Выбрать главу

А вот его тихий дом, и крыша цела. Его дом, его крепость— второй этаж… Сергей вспомнил, как летел его этаж, тогда еще пошел град, он побил все всходы… «И снял с домов кры-ши, как с молока пе-ну…» Его пробирал озноб. Он поднялся на второй этаж — его трясло…

Вечерами, когда он, опустошенный, с легким, нереальным звоном в голове, спускался вниз и пил с женой чай, он думал, что именно это называется счастьем. Он включал приемник, и француженка пела свою песенку, чай был крепок и горяч, жена, бесконечное его знакомство, не то шила, не то пила с ним чай — была рядом, и никуда не надо было Сергею уезжать от нее, и сын еще не спал и протягивал им игрушку… И Сергею казалось, что это тот самый мир и покой, который он будет вспоминать всю свою жизнь — ведь жизнь неизвестно как еще может повернуться.

1963, Токсово

Образ

Когда Монахову напоминали — друзья ли, родичи ли или прослышавшие о том люди, — что он скоро станет отцом, он видел и слышал их издалека, и лишь слегка удивляли его выражения их лиц, самые различные — то ли проникновенные, то ли сочувственные, но им не подвластные: все с оттенками подрагивания и подмигивания.
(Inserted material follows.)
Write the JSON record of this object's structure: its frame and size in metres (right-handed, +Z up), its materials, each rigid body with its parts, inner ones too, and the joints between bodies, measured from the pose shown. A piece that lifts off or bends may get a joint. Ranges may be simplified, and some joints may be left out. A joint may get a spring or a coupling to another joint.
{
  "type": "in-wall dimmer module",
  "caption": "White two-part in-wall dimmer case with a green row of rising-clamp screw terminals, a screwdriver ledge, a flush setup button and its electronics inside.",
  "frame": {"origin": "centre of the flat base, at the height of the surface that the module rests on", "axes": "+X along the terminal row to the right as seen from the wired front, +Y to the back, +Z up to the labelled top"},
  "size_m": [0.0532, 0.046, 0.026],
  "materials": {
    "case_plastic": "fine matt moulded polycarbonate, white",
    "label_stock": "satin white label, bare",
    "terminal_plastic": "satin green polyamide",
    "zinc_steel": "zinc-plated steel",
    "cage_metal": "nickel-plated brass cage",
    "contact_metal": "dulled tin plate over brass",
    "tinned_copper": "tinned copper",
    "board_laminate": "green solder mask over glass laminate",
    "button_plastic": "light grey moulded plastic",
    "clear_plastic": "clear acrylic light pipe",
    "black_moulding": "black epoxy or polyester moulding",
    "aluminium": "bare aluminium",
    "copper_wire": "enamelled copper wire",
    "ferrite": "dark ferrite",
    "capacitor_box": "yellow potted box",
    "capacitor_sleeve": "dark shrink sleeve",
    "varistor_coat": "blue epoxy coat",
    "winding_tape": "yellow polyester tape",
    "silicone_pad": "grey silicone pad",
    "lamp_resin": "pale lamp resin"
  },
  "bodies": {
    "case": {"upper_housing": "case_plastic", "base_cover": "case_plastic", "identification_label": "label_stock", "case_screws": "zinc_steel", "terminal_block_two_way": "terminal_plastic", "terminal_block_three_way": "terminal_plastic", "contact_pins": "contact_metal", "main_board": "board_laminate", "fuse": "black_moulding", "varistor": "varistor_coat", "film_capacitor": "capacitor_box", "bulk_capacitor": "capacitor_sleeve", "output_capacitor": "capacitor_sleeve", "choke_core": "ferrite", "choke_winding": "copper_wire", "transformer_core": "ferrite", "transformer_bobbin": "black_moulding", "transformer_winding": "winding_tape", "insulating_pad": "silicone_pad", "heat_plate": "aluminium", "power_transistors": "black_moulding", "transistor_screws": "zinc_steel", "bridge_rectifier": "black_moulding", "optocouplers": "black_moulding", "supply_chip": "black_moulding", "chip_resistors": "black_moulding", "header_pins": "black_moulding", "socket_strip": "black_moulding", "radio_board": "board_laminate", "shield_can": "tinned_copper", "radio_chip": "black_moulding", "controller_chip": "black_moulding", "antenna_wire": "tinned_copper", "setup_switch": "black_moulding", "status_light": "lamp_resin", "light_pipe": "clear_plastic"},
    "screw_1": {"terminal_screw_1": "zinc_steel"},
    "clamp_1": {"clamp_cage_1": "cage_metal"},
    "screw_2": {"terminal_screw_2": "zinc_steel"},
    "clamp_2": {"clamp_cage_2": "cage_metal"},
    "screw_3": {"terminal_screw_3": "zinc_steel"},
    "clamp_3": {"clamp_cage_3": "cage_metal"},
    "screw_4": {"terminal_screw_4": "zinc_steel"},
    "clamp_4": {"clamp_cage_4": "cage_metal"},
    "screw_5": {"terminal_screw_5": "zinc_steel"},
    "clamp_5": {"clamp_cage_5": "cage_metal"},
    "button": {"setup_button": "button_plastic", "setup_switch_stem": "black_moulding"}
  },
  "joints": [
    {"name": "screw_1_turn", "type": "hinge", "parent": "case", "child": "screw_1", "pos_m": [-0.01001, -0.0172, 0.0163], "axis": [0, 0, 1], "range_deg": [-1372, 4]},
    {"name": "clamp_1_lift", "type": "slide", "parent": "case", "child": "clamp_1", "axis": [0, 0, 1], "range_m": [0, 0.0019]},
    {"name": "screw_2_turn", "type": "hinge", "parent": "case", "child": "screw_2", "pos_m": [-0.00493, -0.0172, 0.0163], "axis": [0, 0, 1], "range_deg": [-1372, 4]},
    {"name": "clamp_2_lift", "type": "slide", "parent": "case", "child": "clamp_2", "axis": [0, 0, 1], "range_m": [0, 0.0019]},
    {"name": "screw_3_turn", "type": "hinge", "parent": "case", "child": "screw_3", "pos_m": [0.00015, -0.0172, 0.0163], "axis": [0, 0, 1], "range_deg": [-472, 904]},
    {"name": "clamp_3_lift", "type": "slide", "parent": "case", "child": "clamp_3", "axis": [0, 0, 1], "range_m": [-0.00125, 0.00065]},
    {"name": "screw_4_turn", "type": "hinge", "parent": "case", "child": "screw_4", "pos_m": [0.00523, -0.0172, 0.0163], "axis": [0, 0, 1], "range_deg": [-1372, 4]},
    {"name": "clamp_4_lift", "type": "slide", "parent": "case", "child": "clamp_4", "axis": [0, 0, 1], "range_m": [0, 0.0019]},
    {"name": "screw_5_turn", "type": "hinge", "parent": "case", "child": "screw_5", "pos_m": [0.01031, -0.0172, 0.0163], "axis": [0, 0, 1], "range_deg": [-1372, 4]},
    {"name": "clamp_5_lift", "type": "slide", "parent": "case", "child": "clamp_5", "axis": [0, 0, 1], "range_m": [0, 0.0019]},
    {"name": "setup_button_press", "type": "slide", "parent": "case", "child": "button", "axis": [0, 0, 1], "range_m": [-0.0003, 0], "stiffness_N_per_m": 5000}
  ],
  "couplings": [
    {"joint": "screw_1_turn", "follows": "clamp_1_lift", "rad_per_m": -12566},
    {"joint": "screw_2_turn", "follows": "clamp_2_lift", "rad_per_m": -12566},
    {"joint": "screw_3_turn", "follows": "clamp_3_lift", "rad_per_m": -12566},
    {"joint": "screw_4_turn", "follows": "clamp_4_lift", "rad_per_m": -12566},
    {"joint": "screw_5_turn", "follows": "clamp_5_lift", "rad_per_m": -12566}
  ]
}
Притом, чему они подмигивают, им, по-видимому, не было вполне ясно, это было помимо их воли, — и тогда на смену этим выражениям приходила мина достойная. Независимо от того, были ли они сами отцами, эта достойная мина подчеркивала их посвященность в таинство: что они-то знают, что там; за той дверью, которую ему, Монахову, еще предстоит открыть.

Монахов объяснял в ответ, как бы оправдываясь, что, хотя его жену и увезли в больницу, но увезли еще не рожать, а понизить давление, что еще не скоро, так что жене его рожать и рожать, но, заметив несколько раз выражение скуки и нетерпения на лицах, перестал объясняться таким образом. Да и самому надоело: от повторения переживание это притуплялось и пропадало. Он теперь как бы принимал приглашение на некоторый короткий ритуал и воспроизводил на лице ту же мину, которую исполнял вопроситель — родич ли, знакомый: либо достойную, либо хихикающую, — и не чувствовал от напоминаний ни волнения, ни потрясения, ни внезапного осознания, ни помрачения, ни взлета, никакого переживания. Он испытывал лишь некоторое нетерпение от каждой подобной встречи, даже без особой неприязни к вопросителю; взгляд его становился не то чтобы бегающим или остановившимся в бесконечности, но просто безразличным.

Странное его лицо никого при этом не смущало. Все понимали, что он, вполне естественно, волнуется.

Он же расставался со знакомым и шел дальше с легким удивлением от собственной бесчувственности в преддверии события, столь важного в его жизни.

В общем, сознание того, что при мысли или напоминании о предстоящем его отцовстве никакого чувства в нем не возникает, и было основным его по этому поводу чувством. Он размышлял о странной роли отца во всем этом деле: действительно необходим был он лишь на какую-то, теперь уже такую далекую, секунду. Дальше же— раз, и все: дальше он не продолжался, он был оставлен, покинут и брошен. Оборванное его чувство росло в пустоту. «При чем тут я?» — спрашивал он тогда себя парадоксально.

Просто это не умещается в мозгу, однажды ловко подумал он о своей бесчувственности, слегка беспокоившей его.

Жену он ежедневно навещал, носил передачи и писал письма, излагая в них перипетии всяких своих дел, которые как раз в это время были тоже как бы на сносях, вот-вот решались, и это много значило для него — следовательно, для жены, которая была в курсе и разделяла его деловые переживания, и, следовательно, для их будущего сына или дочери.

Написав письмо и вложив его в передачу, он направлялся на улицу под ее окно. Свистеть он не умел и знаками пытался привлечь чье-либо внимание, чтобы подозвали к окну жену. Всякий раз Монахов испытывал при этом неловкость и легкое унижение и внутренне боролся с ним. Наконец жена подходила, и они объяснялись жестами, улыбались и кивали, недослышивали и недопонимали, а прохожие «хорошо» улыбались, наблюдая эту трогательную сценку из жизни, за что Монахов их не любил, конечно. Потом, вспугнутая сестрой или врачом, жена пропадала в своем окне. Эта поспешность и этот испуг казались Монахову почему-то неправдоподобными. Некоторое время он еще стоял под пустым окном, на него поглядывали другие жены из других окон, и он на них поглядывал, а потом, не то с чистой совестью, не то с облегчением, направлялся домой или куда там ему надо было… Жене его было еще рожать и рожать.